Task instructions>
Nothing outside the stretch should be returned: give exactly the lines from the line containing "const tip = alongY(overBed(tongue, quiltTop" through the line containing "cad_parts[node].hide_render = cad_parts[node].hide_viewport", including both.

>>>

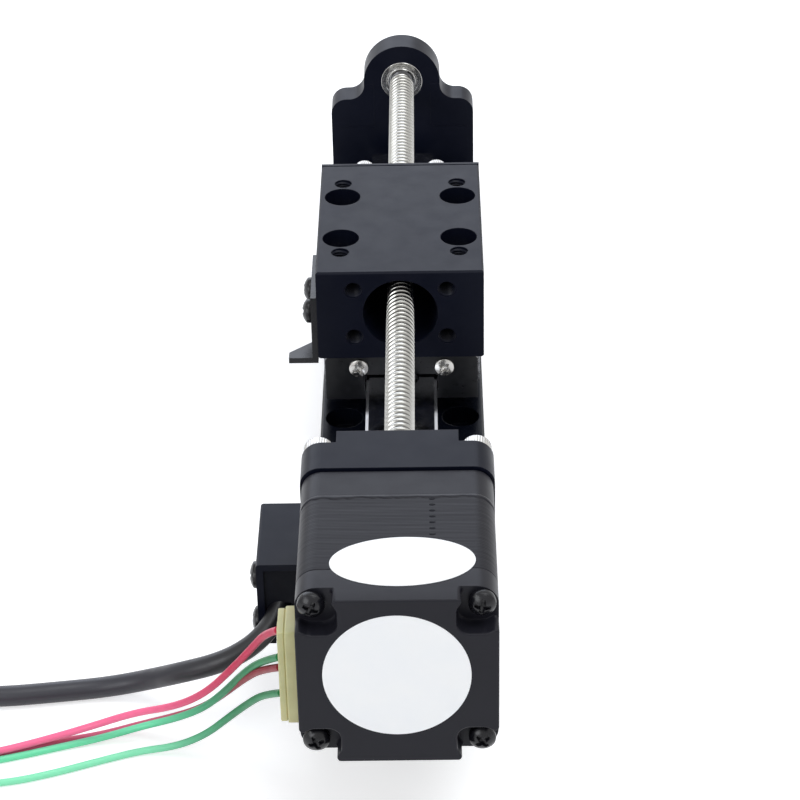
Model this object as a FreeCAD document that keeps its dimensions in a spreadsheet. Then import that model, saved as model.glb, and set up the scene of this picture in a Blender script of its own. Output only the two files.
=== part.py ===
"""Lead screw linear actuator: a stepping motor whose shaft is the lead screw, a carriage on a
profiled rail, a base plate, an end bearing and a limit sensor.

The row frame has its origin in the middle of the base plate's underside, +Z up, +Y along the
travel away from the motor and +X to the right seen from the motor. Lengths are in millimetres.
"""
import FreeCAD, Part
import math
import os

import Sketcher

TRAVEL_AXIS = FreeCAD.Vector(0, 1, 0)
UP = FreeCAD.Vector(0, 0, 1)

# Driving dimensions
SIZES = {
    # base plate
    "base_width": 28.0,
    "base_length": 164.0,
    "base_thickness": 8.0,
    "base_edge_chamfer": 0.4,
    "base_hole_spacing": 20.0,
    "base_inner_rows": 25.0,
    "base_outer_rows": 125.0,
    "base_hole_dia": 3.4,
    "base_counterbore_dia": 6.4,
    "base_counterbore_depth": 3.4,
    # rail and guide block
    "rail_width": 12.0,
    "rail_height": 8.0,
    "rail_length": 144.0,
    "rail_foot_height": 2.4,
    "rail_waist_width": 10.0,
    "rail_waist_low": 3.2,
    "rail_waist_high": 4.4,
    "rail_head_low": 5.2,
    "rail_chamfer": 0.5,
    "rail_hole_pitch": 25.0,
    "rail_hole_dia": 3.5,
    "rail_counterbore_dia": 6.0,
    "rail_counterbore_depth": 4.5,
    "rail_screw_floor": 1.5,
    "guide_gap": 0.3,
    "guide_hook_gap": 0.45,
    "guide_lip": 0.4,
    "guide_chamfer": 0.6,
    "guide_height": 13.0,
    "guide_clearance": 3.0,
    "guide_width": 27.0,
    "guide_length": 34.7,
    "end_cap_length": 6.5,
    "end_cap_inset": 0.5,
    "end_cap_chamfer": 1.2,
    "cap_screw_side": 7.3,
    "cap_screw_drop": 3.2,
    "guide_hole_dia": 3.0,
    "guide_hole_depth": 3.8,
    # screw line and carriage
    "axis_height": 21.6,
    "carriage_width": 28.0,
    "carriage_length": 39.0,
    "carriage_height": 16.5,
    "carriage_centre": 5.4,
    "carriage_edge_chamfer": 0.3,
    "carriage_bore_dia": 12.55,
    "carriage_bolt_x": 20.0,
    "carriage_bolt_y": 15.0,
    "carriage_counterbore_dia": 6.2,
    "carriage_counterbore_depth": 7.6,
    "carriage_bolt_hole_dia": 3.4,
    "load_hole_y": 25.0,
    "load_hole_dia": 3.0,
    "load_hole_depth": 8.0,
    "nut_circle_dia": 18.0,
    "front_hole_dia": 2.9,
    "front_hole_depth": 5.0,
    "front_hole_angle": 30.0,
    # lead nut
    "nut_body_dia": 12.4,
    "nut_body_length": 15.0,
    "nut_flange_dia": 23.6,
    "nut_flange_height": 15.2,
    "nut_flange_thickness": 3.5,
    "nut_screw_angle": 45.0,
    "nut_hole_dia": 2.6,
    # lead screw and rotor
    "screw_dia": 4.77,
    "screw_fit": 0.05,
    "shaft_dia": 5.0,
    "shaft_chamfer": 0.4,
    "shaft_past_plate": 2.0,
    "journal_dia": 4.0,
    "journal_lead_in": 3.0,
    "rotor_dia": 15.2,
    "air_gap": 0.3,
    "magnet_length": 2.4,
    "magnet_dia": 13.4,
    # motor
    "motor_size": 28.0,
    "motor_length": 29.8,
    "motor_corner": 2.6,
    "rear_bell_length": 9.0,
    "stack_length": 14.0,
    "motor_screw_spacing": 23.0,
    "pilot_dia": 22.0,
    "pilot_height": 2.0,
    "bell_cavity_dia": 24.4,
    "bell_wall": 4.6,
    "corner_recess": 7.2,
    "corner_recess_depth": 1.0,
    "corner_recess_round": 1.6,
    "body_screw_length": 25.3,
    "pole_width": 3.0,
    "slot_depth": 4.0,
    "slot_mouth": 1.6,
    "pole_tip": 0.9,
    "pole_tip_edge": 0.6,
    "coil_height": 2.0,
    "coil_wall": 0.9,
    "coil_gap": 0.15,
    "motor_bearing_dia": 11.0,
    "motor_bearing_width": 4.0,
    "motor_bearing_ledge": 1.3,
    "end_bearing_dia": 8.0,
    "end_bearing_width": 3.0,
    "end_bearing_ledge": 0.8,
    "motor_ball_dia": 1.6,
    "end_ball_dia": 1.0,
    "ball_clearance": 0.02,
    "shield_thickness": 0.2,
    "bearing_relief": 0.3,
    # mount plate
    "mount_thickness": 6.8,
    "mount_top": 14.1,
    "mount_corner": 3.0,
    "mount_block_width": 17.8,
    "mount_block_depth": 3.0,
    "mount_shaft_hole_dia": 9.0,
    "pilot_clearance": 0.1,
    # end bearing plate
    "end_thickness": 5.6,
    "hump_radius": 7.45,
    "hump_fillet": 3.0,
    "shoulder_drop": 4.5,
    "end_corner": 3.0,
    # fasteners
    "m25_dia": 2.5,
    "m25_head_dia": 4.5,
    "m25_head_height": 2.5,
    "m25_key": 2.0,
    "m3_dia": 3.0,
    "m3_head_dia": 5.5,
    "m3_head_height": 3.0,
    "m3_key": 2.5,
    "pan_head_dia": 4.8,
    "pan_head_height": 1.6,
    "body_head_height": 2.0,
    "cap_screw_dia": 1.6,
    "cap_screw_head_dia": 3.3,
    "cap_screw_head_height": 0.7,
    "plate_screw_spacing": 17.0,
    "plate_screw_inset": 2.8,
    "plate_screw_reach": 14.0,
    "mounting_screw_length": 9.8,
    "tapped_hole_play": 0.3,
    # limit sensor and its flag
    "sheet_thickness": 1.0,
    "flag_height": 9.0,
    "flag_reach": 4.0,
    "flag_root": 5.5,
    "flag_tip": 1.9,
    "flag_plate_length": 15.0,
    "flag_screw_pitch": 6.7,
    "flag_screw_drop": 1.5,
    "flag_screw_inset": 4.2,
    "flag_hole_depth": 2.0,
    "flag_plate_rise": 3.1,
    "sensor_box_width": 7.3,
    "sensor_box_length": 16.2,
    "sensor_box_height": 13.2,
    "sensor_box_top": 5.0,
    "sensor_box_start": 3.1,
    "sensor_wall": 1.1,
    "sensor_edge_round": 0.5,
    "sensor_leg_wall": 1.1,
    "sensor_flag_gap": 0.5,
    "sensor_screw_pitch": 7.2,
    "sensor_screw_inset": 3.8,
    "sensor_screw_drop": 2.9,
    "sensor_head_height": 1.2,
    "sensor_recess": 2.6,
    "sensor_body_drop": 1.3,
    "sensor_body_width": 4.8,
    "sensor_body_height": 10.4,
    "sensor_body_length": 12.4,
    "sensor_slot": 2.6,
    "sensor_web": 0.9,
    # motor connector
    "header_height": 19.8,
    "header_depth": 5.4,
    "header_reach": 1.9,
    "header_start": 3.0,
    "plug_height": 18.4,
    "plug_depth": 4.2,
    "plug_reach": 1.1,
    # cords
    "lead_dia": 1.2,
    "lead_coil_radius": 15.0,
    "lead_coil_hole": 7.2,
    "lead_coil_height": 2.6,
    "cable_dia": 2.8,
    "cable_coil_radius": 18.8,
    "cable_coil_hole": 10.0,
    "cable_coil_height": 5.8,
}

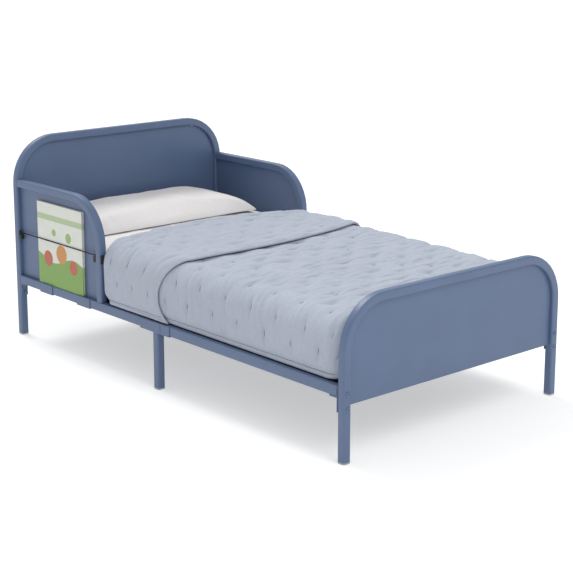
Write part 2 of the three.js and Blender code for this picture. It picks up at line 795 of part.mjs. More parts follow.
// A stuffed pillow: an ellipsoid squared off towards its four corners and flattened underneath.
function pillowGeometry() {
  const ball = new THREE.SphereGeometry(1, 24, 12);
  const place = ball.attributes.position;
  const squared = (value, power) => Math.sign(value) * Math.abs(value) ** power;
  for (let i = 0; i < place.count; i++) {
    const x = place.getX(i);
    const y = place.getZ(i);
    const ring = Math.hypot(x, y) || 1;
    const spread = ring === 1 && place.getY(i) ** 2 > 0.99 ? 0 : squared(ring, 0.7);
    const rise = squared(place.getY(i), 0.9);
    place.setXYZ(
      i,
      (PILLOW_WIDTH / 2) * spread * squared(x / ring, 0.45),
      (PILLOW_HEIGHT / 2) * rise * (rise < 0 ? 0.98 : 1),
      (PILLOW_DEPTH / 2) * spread * squared(y / ring, 0.55),
    );
  }
  return ball.rotateX(Math.PI / 2);
}

const pillow = add("pillow", toGeometry(toSolid(pillowGeometry())), pillowCotton);
pillow.position.set(
  0,
  postFace - PILLOW_DISTANCE - PILLOW_DEPTH / 2,
  sheetTop + GAP + PILLOW_HEIGHT / 2,
);

// ---- Quilt ----

// An upside-down U over the bed: its top and the drop on both sides, solid underneath.
function overBed(half, top, hem, round) {
  const points = [new THREE.Vector2(-half, hem), new THREE.Vector2(half, hem)];
  const steps = 5;
  for (const [side, start] of [
    [1, 0],
    [-1, Math.PI / 2],
  ]) {
    for (let i = 0; i <= steps; i++) {
      const angle = start + ((Math.PI / 2) * i) / steps;
      const x = side * (half - round) + round * Math.cos(angle);
      points.push(new THREE.Vector2(x, top - round + round * Math.sin(angle)));
    }
  }
  return new THREE.Shape(points);
}

function quiltGeometry() {
  const hem = railTop + QUILT_HEM_CLEARANCE;
  const sideEdge = guardFront - QUILT_SIDE_SETBACK;
  const crest = guardFront + QUILT_TONGUE;
  const flapEdge = crest - FLAP_LENGTH;
  const foot = -quiltFoot - QUILT_THICKNESS / 2;
  const innerRound = MATTRESS_EDGE + mattressInset + GAP;
  const outerRound = innerRound + QUILT_THICKNESS;
  const tongue = tubeInner - QUILT_TONGUE_CLEARANCE;
  const outer = alongY(overBed(quiltOuter, quiltTop, hem, outerRound), foot, sideEdge);
  const flapShape = overBed(
    quiltOuter + FLAP_SIDE_THICKNESS,
    quiltTop + FLAP_THICKNESS,
    hem,
    outerRound + FLAP_SIDE_THICKNESS,
  );
  const flap = alongY(flapShape, flapEdge, sideEdge);
  const tip = alongY(overBed(tongue, quiltTop + FLAP_THICKNESS, quiltTop - QUILT_LOFT, 9), 0, crest);
  const inside = alongY(
    overBed(quiltInner, sheetTop + GAP, hem - 1, innerRound),
    -quiltFoot,
    crest + 1,
  );
  const underFootHem = block(
    [-halfWidth, foot - 1, hem - 1],
    [halfWidth, -quiltFoot + 1, railTop + QUILT_FOOT_HEM],
  );
  return cut(join([outer, flap, tip]), [inside, underFootHem]);
}

add("quilt", quiltGeometry(), quiltCotton);

export default bed;
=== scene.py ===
import json
import math

import bmesh
import bpy
import numpy as np
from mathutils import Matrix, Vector


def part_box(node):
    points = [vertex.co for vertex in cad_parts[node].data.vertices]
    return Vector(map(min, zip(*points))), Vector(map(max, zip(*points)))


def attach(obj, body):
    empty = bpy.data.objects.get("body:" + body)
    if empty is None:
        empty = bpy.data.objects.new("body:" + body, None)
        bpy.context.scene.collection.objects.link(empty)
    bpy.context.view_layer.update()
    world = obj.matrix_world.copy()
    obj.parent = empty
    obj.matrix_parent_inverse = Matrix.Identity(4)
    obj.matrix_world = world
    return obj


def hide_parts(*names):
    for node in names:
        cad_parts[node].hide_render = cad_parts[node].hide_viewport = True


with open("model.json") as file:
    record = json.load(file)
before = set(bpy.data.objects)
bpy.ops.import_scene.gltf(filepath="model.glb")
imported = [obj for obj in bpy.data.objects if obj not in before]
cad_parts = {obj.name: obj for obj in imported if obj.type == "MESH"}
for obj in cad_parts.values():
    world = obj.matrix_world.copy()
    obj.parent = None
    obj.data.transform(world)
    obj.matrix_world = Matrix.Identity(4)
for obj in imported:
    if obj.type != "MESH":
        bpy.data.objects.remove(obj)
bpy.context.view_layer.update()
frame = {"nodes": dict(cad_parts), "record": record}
nodes = frame["nodes"]

# ---- Places worked out from the frame, in metres ----

MATTRESS_LOW, MATTRESS_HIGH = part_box("mattress")
SHEET_LOW, SHEET_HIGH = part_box("fitted_sheet")
PILLOW_LOW, PILLOW_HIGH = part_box("pillow")
QUILT_LOW, QUILT_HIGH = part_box("quilt")
BOOK_LOW, BOOK_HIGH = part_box("picture_book")

CLEAR = 0.0003  # between layers that touch
EDGE = 0.040  # rounding of the mattress's long top edges, under the sheet
PLAN_CORNER = 0.047  # rounding of the mattress's four corners, seen from above
REFERENCE = 0.007  # lengths across the bed are measured this far above the sheet
FOOT_SINK = 0.010  # the bed's top lies this much lower at its foot
FAR_SINK = 0.007  # and this much lower beside the far end of the quilt's fold

PAINTED_SHADE_HEIGHT = 0.045  # height of the band of painted shade round the mattress's bottom
SHEET_THICKNESS = 0.0012
SHEET_SIDE = SHEET_HIGH.x
SHEET_END = SHEET_HIGH.y
SHEET_TOP = SHEET_HIGH.z
START_X = SHEET_SIDE + CLEAR - PLAN_CORNER  # where the cloth starts to turn down, across the bed
START_Y = SHEET_END + CLEAR - PLAN_CORNER  # and along the bed

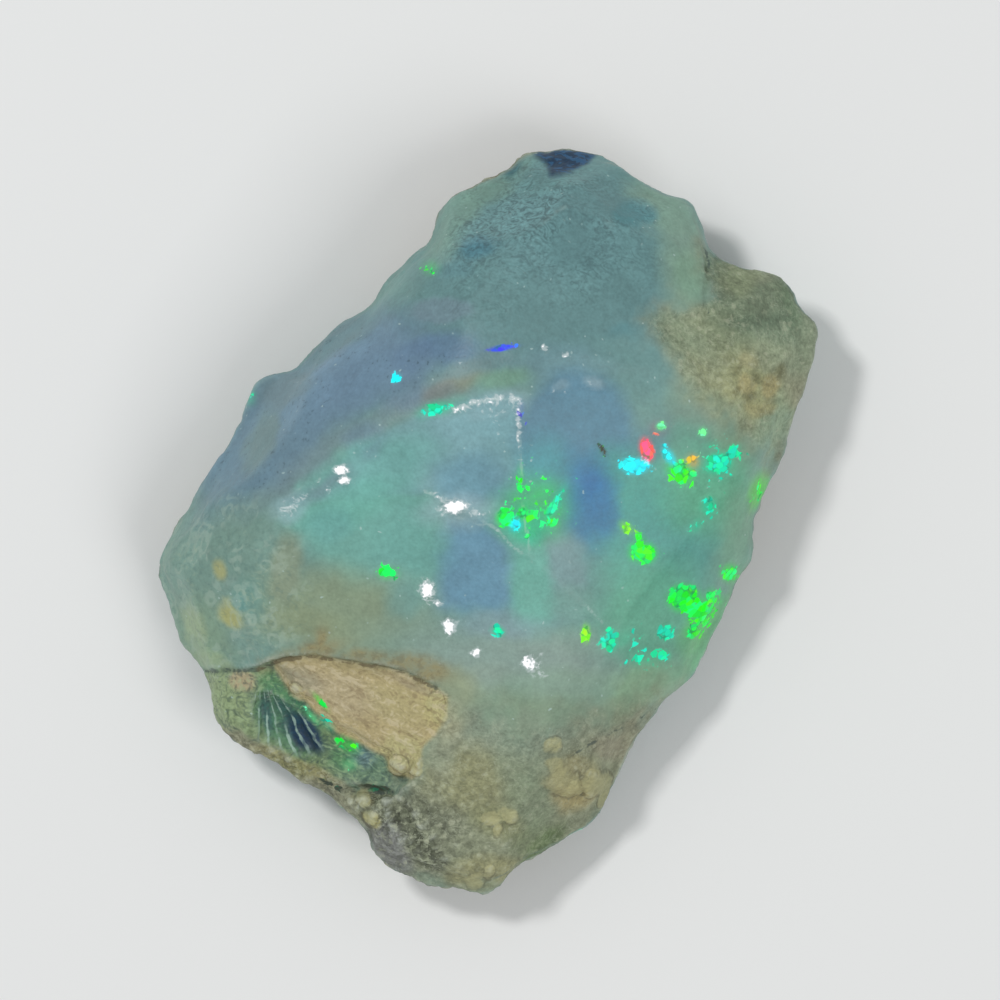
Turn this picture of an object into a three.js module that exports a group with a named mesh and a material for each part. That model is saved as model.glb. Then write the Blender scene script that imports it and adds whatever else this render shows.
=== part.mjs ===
// A rough fire opal: one broken piece of milky blue-green opal with tan host rock grown into it.
// Millimetres, +Z up. The stone lies on a flat break, with the origin under the middle of its
// bounding box: +Y runs along its length and +X across its width.
import * as THREE from "three";

// Driving dimensions.
const CREST_HEIGHT = 8.8; // from the surface it rests on to the highest point
const POINT_SPACING = 0.62; // between neighbouring points of the faceted skin
const TOP_RINGS = 24; // rings of points from the crest to the widest contour
const UNDER_RINGS = 17; // rings of points from the widest contour to the middle of the base
const SHOULDER = 7; // higher is a flatter top with a squarer shoulder
const UNDERCUT = 4; // the same for the underside
const BASE_CUT = 0.3; // height of the curved underside that the flat break took away
const LEAST_ABOVE = 0.6; // of stone above the widest contour, short of its edge
const LEAST_BELOW = 0.4; // the same below it
const BASE_TOLERANCE = 0.02; // lower than this is part of the flat base
const BASE_FADE = 1.2; // the skin is smooth at the base and fully uneven this far above it

// The skin's unevenness, coarse and finer: bumps size mm across that stand height mm high.
const LUMPS = [
  { size: 3.1, height: 0.14 },
  { size: 1.3, height: 0.07 },
];

// The widest contour seen from above, counter-clockwise.
const OUTLINE = [
  [9, 0], [10.1, 2.6], [11.3, 6.5], [11, 6.9], [10.5, 7.2], [10.3, 7.9], [9.9, 8.3], [9.6, 8.5],
  [8.7, 8.6], [7.6, 9.1], [6.9, 10.8], [5.7, 11.3], [3.8, 12.5], [3, 12.65], [1.3, 12.5], [0.5, 11.9],
  [-1.2, 11.1], [-1.6, 10.7], [-2, 9.3], [-2.5, 9.2], [-3.7, 8], [-3.9, 7.5], [-5, 6.8], [-6.6, 5.2],
  [-7.6, 5], [-8, 4.7], [-8.7, 3.1], [-11.2, -1], [-11.3, -1.5], [-11.3, -2], [-10.8, -3.1], [-10.7, -3.8],
  [-9.7, -5.1], [-9.3, -6.2], [-9.3, -6.7], [-8.9, -7.3], [-8.4, -7.7], [-7.5, -8], [-6.1, -9],
  [-5.5, -9.2], [-4.3, -10.1], [-3.6, -11.7], [-2.3, -12.3], [-0.4, -12.65], [0.1, -12.6], [1, -11.7],
  [3.4, -10.3], [3.9, -9.7], [4.7, -7.8], [6.1, -6], [6.9, -5.4], [8.6, -1.7], [9, -1.3],
];

// Height of the widest contour, at bearings counter-clockwise from +X.
const RIM = [
  [0, 3.1], [35, 3.7], [75, 2.7], [120, 2.2], [160, 2.6],
  [195, 2.1], [235, 2.5], [270, 1.8], [315, 2.9], [360, 3.1],
];

// The broken faces of the top meet near this point. Each drops by drop mm per mm towards its bearing,
// beyond a distance from the point.
const APEX = { x: 1.0, y: 4.2 };
const TOP_FACES = [
  { bearing: 78, from: 0, drop: 0.2 }, // the far upper face
  { bearing: 150, from: 2.0, drop: 0.57 }, // the blue band, along the long left edge
  { bearing: 240, from: 0, drop: 0.27 }, // the sea-green face
  { bearing: 318, from: 0, drop: 0.35 }, // the near right face
  { bearing: 12, from: 0, drop: 0.27 }, // towards the block at the right
];

// The underside rises from the base along these bearings, beyond a distance from the origin.
const UNDER_FACES = [
  { bearing: 5, from: 6.0, rise: 0.45 },
  { bearing: 50, from: 7.0, rise: 0.33 },
  { bearing: 95, from: 7.4, rise: 0.25 },
  { bearing: 145, from: 5.0, rise: 0.33 },
  { bearing: 190, from: 7.0, rise: 0.28 },
  { bearing: 232, from: 6.6, rise: 0.27 },
  { bearing: 275, from: 7.6, rise: 0.18 },
  { bearing: 325, from: 4.6, rise: 0.5 },
];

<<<

Output for this exercise>
  const tip = alongY(overBed(tongue, quiltTop + FLAP_THICKNESS, quiltTop - QUILT_LOFT, 9), 0, crest);
  const inside = alongY(
    overBed(quiltInner, sheetTop + GAP, hem - 1, innerRound),
    -quiltFoot,
    crest + 1,
  );
  const underFootHem = block(
    [-halfWidth, foot - 1, hem - 1],
    [halfWidth, -quiltFoot + 1, railTop + QUILT_FOOT_HEM],
  );
  return cut(join([outer, flap, tip]), [inside, underFootHem]);
}

add("quilt", quiltGeometry(), quiltCotton);

export default bed;
=== scene.py ===
import json
import math

import bmesh
import bpy
import numpy as np
from mathutils import Matrix, Vector


def part_box(node):
    points = [vertex.co for vertex in cad_parts[node].data.vertices]
    return Vector(map(min, zip(*points))), Vector(map(max, zip(*points)))


def attach(obj, body):
    empty = bpy.data.objects.get("body:" + body)
    if empty is None:
        empty = bpy.data.objects.new("body:" + body, None)
        bpy.context.scene.collection.objects.link(empty)
    bpy.context.view_layer.update()
    world = obj.matrix_world.copy()
    obj.parent = empty
    obj.matrix_parent_inverse = Matrix.Identity(4)
    obj.matrix_world = world
    return obj


def hide_parts(*names):
    for node in names:
        cad_parts[node].hide_render = cad_parts[node].hide_viewport = True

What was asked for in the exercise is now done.